This product is not your traditional guitar sample library. It is an all-in-one product that has Atmospheres, Stingers, Loops, Percussive kits, impacts and much much more.

And man the interface is the topping on the cake. you can literally take any instrument and transform it infinitely to your hearts content 

Can't wait to show you more videos...

Joe Trupiano 
Sample Logic LLC 
www.samplelogic.com


----------



## Ned Bouhalassa (Aug 17, 2010)

Sample logic @ 16/8/2010 said:


> > But shouldn't this thread by in the Commercial Announcements section?
> 
> 
> 
> The reason why we posted it here is because we know this is an entirely new concept to sample libraries and warrants additional discussion beyond the commercial announcement.



While I respect what you're saying, I still think that the way it works best is that you post in the Commercial section, and if you're product is interesting enough (no prob here, I'm sure!), members will discuss in either/both sections. This forum would be quite a mess to read if every company did this (doubling official threads). Also, I think it dilutes the discussion (not good for you) by splitting up the interested members' posts (do I read the thread in Commercial or in Sample Talk?).


----------



## snowleopard (Aug 17, 2010)

Sounds really impressive and deep. 

Thanks also for clarifying that the demos are 100% from the library "naked".


----------



## Sample logic (Aug 25, 2010)

Hi Guys
Great news!
Just posted up a new demo track and "Dissecting the Interface" video.

check it out at:
http://www.samplelogic.com/cinematicguitars.html (www.samplelogic.com/cinematicguitars.html)

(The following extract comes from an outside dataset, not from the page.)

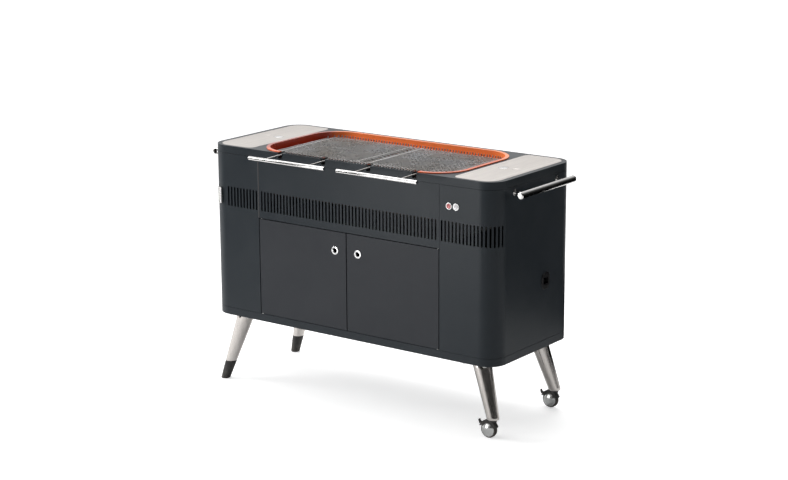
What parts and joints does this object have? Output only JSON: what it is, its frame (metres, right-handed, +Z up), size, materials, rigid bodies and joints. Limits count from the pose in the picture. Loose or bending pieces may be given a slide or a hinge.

The demo track is by film and game composer Bill Brown. It really shows the power of Cinematic Guitars.

In the video, I show how Multis are layered for easy performance, and do a live jam session that transforms a pristine acoustic guitar into all sorts of different cool sounds just by tweaking the interface. Really check out the video because it shows how easy and useful the interface truly is.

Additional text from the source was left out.